[START]
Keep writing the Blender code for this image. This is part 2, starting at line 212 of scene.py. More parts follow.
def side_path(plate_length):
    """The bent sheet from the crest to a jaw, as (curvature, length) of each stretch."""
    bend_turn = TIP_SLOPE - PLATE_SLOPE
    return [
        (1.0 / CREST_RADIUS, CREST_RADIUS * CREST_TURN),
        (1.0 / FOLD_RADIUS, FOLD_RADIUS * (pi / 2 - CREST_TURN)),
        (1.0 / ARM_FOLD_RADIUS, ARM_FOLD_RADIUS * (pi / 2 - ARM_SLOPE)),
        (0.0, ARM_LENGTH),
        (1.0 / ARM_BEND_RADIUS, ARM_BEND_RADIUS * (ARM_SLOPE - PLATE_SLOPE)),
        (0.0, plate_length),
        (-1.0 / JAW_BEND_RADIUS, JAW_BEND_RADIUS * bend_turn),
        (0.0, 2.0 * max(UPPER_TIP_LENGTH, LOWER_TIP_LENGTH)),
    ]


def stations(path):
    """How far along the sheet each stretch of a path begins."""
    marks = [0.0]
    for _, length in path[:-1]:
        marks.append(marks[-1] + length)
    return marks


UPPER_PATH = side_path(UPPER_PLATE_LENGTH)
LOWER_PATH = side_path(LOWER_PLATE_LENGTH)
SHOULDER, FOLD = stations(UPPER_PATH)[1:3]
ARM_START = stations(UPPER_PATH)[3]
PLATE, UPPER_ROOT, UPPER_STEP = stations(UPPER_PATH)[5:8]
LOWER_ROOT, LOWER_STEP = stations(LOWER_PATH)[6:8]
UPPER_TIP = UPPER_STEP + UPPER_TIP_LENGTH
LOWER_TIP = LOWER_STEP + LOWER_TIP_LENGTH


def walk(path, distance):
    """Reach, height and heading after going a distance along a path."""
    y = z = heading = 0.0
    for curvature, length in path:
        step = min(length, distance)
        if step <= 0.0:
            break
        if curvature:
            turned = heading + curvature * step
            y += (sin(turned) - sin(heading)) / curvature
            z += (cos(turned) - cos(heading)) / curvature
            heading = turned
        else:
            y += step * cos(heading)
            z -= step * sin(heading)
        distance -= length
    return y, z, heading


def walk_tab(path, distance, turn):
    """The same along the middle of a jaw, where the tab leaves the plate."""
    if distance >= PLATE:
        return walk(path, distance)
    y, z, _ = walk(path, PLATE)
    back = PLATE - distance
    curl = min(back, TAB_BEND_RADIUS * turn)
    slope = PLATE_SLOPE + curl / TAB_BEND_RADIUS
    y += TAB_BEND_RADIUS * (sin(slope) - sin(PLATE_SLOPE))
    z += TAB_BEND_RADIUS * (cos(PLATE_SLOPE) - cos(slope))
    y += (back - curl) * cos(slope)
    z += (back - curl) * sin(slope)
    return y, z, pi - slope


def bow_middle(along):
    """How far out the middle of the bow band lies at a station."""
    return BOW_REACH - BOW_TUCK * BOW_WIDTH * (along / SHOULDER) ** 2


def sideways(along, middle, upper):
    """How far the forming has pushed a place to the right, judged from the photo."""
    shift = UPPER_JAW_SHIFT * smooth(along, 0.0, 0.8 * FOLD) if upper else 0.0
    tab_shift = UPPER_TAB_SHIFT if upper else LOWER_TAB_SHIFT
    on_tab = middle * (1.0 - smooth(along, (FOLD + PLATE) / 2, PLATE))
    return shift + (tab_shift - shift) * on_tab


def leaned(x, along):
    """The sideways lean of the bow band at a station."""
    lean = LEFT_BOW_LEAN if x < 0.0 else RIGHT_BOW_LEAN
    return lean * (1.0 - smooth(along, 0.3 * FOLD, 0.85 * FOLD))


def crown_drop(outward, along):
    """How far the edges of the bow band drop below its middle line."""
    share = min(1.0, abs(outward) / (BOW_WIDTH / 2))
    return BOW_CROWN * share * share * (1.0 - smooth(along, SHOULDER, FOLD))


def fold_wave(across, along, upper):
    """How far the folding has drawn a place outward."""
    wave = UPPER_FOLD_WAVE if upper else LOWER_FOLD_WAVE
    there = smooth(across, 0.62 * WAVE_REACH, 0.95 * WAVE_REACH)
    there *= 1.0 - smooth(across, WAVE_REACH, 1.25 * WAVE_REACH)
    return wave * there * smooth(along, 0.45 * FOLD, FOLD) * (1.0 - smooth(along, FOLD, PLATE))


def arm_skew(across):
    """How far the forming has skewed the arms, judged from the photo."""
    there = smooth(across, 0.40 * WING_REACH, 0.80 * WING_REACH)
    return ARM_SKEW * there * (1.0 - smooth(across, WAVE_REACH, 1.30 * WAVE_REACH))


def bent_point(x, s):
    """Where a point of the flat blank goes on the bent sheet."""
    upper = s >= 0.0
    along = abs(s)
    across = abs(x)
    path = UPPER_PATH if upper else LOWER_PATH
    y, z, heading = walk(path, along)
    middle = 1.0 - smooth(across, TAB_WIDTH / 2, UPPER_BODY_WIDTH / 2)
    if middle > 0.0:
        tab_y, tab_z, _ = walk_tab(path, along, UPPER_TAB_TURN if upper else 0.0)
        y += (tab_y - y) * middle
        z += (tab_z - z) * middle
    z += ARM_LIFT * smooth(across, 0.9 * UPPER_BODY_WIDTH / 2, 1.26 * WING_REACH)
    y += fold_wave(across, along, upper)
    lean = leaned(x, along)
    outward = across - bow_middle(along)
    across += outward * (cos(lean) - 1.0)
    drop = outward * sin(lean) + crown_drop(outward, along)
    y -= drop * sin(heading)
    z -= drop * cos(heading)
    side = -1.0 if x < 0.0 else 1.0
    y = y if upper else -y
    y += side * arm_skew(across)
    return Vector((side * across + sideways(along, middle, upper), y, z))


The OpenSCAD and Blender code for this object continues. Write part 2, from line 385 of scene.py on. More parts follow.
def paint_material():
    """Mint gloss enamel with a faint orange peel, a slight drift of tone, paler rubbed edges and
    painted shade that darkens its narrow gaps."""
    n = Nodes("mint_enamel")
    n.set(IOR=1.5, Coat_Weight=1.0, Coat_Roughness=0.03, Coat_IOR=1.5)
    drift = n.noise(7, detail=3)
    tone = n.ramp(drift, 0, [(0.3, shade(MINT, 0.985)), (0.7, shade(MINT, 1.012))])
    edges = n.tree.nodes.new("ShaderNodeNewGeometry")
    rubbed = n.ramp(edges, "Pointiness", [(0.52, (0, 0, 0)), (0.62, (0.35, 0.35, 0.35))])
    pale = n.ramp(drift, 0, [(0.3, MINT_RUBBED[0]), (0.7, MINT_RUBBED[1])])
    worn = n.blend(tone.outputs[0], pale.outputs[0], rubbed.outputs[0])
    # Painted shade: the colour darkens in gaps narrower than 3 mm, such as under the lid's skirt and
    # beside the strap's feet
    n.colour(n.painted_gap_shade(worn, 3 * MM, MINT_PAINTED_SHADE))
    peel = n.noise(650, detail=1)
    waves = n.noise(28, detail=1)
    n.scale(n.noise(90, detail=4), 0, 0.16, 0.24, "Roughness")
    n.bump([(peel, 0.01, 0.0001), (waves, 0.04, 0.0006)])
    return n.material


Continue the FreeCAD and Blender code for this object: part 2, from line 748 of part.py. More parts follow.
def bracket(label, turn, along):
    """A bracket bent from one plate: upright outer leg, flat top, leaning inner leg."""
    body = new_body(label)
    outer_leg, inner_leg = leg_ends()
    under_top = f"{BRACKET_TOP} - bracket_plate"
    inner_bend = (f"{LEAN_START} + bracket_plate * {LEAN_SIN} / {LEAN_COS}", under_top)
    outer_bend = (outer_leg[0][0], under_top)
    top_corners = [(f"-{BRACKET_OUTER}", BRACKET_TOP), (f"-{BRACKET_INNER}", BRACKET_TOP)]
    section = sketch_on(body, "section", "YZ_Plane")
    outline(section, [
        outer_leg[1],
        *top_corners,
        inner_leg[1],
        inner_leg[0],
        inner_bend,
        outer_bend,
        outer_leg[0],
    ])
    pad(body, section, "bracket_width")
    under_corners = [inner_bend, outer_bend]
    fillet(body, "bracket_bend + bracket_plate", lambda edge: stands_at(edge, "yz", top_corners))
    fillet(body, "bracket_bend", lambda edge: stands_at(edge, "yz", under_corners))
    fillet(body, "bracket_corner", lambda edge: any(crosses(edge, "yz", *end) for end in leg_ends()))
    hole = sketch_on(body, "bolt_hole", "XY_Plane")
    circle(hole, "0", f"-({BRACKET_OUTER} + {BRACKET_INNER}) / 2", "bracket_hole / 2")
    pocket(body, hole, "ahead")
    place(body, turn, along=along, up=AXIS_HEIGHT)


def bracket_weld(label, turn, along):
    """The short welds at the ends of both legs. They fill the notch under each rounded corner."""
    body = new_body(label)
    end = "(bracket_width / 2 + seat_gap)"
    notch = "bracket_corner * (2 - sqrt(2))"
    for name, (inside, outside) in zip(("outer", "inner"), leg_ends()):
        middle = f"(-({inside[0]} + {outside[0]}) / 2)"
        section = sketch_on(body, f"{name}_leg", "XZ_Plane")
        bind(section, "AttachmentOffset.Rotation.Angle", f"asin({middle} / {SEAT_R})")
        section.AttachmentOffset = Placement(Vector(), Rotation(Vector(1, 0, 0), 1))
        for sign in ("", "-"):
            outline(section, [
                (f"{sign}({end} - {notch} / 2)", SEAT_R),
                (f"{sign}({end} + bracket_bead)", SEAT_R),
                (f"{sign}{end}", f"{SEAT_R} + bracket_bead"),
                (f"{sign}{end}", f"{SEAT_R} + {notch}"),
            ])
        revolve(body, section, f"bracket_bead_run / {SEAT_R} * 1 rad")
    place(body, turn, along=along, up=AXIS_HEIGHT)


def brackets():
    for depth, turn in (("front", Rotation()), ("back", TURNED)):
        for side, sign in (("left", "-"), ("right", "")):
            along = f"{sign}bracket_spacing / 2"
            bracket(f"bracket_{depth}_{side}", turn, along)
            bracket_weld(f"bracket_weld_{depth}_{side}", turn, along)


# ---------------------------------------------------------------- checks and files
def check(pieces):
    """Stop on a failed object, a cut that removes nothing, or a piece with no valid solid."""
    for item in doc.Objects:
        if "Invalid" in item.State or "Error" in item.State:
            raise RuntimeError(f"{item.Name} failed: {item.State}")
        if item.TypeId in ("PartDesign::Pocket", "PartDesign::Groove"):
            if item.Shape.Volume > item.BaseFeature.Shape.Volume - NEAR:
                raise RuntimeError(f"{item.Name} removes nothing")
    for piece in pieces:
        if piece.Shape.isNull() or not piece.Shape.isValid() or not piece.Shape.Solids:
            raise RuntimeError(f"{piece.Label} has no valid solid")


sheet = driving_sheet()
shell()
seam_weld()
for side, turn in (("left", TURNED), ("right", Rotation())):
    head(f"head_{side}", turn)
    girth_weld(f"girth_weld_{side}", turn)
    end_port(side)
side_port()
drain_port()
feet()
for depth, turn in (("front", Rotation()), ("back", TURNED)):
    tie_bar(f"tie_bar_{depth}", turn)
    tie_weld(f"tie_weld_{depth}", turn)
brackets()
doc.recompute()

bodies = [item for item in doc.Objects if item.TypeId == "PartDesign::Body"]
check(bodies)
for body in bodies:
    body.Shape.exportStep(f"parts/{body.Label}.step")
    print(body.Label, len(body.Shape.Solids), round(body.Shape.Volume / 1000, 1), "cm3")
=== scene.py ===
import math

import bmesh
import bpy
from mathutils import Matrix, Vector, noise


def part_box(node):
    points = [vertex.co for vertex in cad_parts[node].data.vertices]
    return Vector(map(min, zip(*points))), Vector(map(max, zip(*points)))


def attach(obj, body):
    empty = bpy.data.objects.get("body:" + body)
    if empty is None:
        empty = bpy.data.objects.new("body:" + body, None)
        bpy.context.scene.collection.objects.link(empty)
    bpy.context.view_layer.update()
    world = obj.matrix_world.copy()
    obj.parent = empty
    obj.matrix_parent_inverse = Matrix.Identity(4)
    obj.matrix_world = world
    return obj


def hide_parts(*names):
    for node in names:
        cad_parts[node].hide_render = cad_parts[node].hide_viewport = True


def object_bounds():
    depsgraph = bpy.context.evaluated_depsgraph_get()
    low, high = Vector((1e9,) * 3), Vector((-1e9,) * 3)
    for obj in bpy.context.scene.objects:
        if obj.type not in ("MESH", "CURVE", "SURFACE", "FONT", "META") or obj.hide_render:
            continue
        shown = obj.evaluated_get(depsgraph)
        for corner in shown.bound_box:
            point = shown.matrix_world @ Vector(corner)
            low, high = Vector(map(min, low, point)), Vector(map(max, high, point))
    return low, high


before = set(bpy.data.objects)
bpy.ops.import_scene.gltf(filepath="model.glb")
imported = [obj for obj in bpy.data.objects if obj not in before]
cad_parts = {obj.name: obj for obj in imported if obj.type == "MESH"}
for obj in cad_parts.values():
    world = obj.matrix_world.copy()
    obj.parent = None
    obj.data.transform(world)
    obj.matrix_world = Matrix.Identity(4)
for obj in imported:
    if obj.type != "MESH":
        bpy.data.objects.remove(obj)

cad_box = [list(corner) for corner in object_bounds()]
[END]
--- Objective ---
Out of the preceding entries, pull every line containing the string "high".

--- Output of the exercise ---
    low, high = Vector((1e9,) * 3), Vector((-1e9,) * 3)
            low, high = Vector(map(min, low, point)), Vector(map(max, high, point))
    return low, high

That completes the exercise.